I had to give in, and I saw how happy Fräulein Zinner was to be able to do something for me. As she noticed how good it tasted to me, she was so happy that she couldn’t contain it.
“I had hoped that it would please you. I watched you at Haarburger’s and saw what little interest you had in getting hold of such delicacies and eating them. It can make one very happy to be able to take care of someone.”
I didn’t respond at all, but instead let it pass and just looked up in gratitude. Fräulein Zinner caught my gaze and slowly chewed little bites of her food without paying attention to mine. Perhaps she ate so slowly out of kindness, in order not to finish much earlier than I did the heaped plate in front of me.
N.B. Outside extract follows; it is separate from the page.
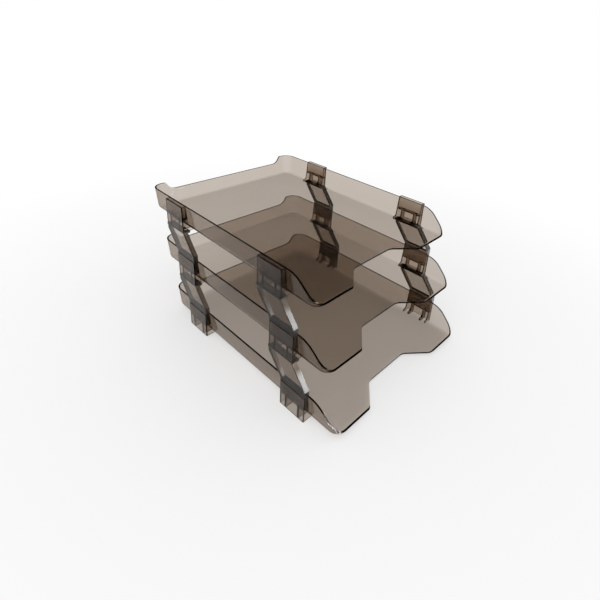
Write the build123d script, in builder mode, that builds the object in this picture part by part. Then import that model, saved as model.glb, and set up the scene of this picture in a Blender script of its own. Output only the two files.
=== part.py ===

That’s why it seemed best for me to eat as fast as possible, while still being polite, in order not to have to be chewing after she had finished her meal. I had never before observed someone as closely during a meal, for I had always before thought it unbecoming to dedicate so much attention to such an intimate activity. I had no idea why I was so keenly interested in how she handled her knife and fork, or even raised the food to her mouth, though I couldn’t stop myself, even though I didn’t feel it was right. I considered whether Fräulein Zinner didn’t remind me of someone, and searched my simultaneously aroused and benumbed memory. Why do people compare people with others? I asked. Each is without compare, it seemed to me. Yet that’s not true. In general, you could make comparisons when the difference was not decisive, which accounts for the masses. Certainly this girl reminded me of no one, for I had encountered no one like her before, that which was familiar sitting across from me being nothing but the strange, the unknown, which attracted me. Why was I eating with this girl? The coming together of two people unknown to each other is a mere accident, and a world collapses as a result, everything falling, everything buried, sunken, filled in, though something foggy creeps along, a secretive strangeness, digging in the depths, uncovering something, lifting the discovery high up to the light and announcing, “Look, here is what was. It appears to be an ally who lived in the long ago, but not during our time.” To discover the strange in another is good fortune. It lessens the pain that lives in oneself, such discovery being the only joy.
My thoughts were disrupted by the waiter. The dessert table stood before us, set with little glass bowls filled with a soft colorful foam. I tried some, and it melted on my tongue and tasted of lemon. Fräulein Zinner looked at me somewhat absently, though she noted my pleasure. I broke the silence so suddenly with a question that it almost shocked her.
“Do cooking and housework interest you?”
“I’m a terrible cook and, to my endless worry, know nothing about running a home.”
She said this with such concern; I thought I even saw tears well up. Why had I touched on something so sensitive?
“That doesn’t matter,” I tossed back cheerfully, and blithely went on to say, “No one needs to know about such things. When it comes time, you learn on your own.”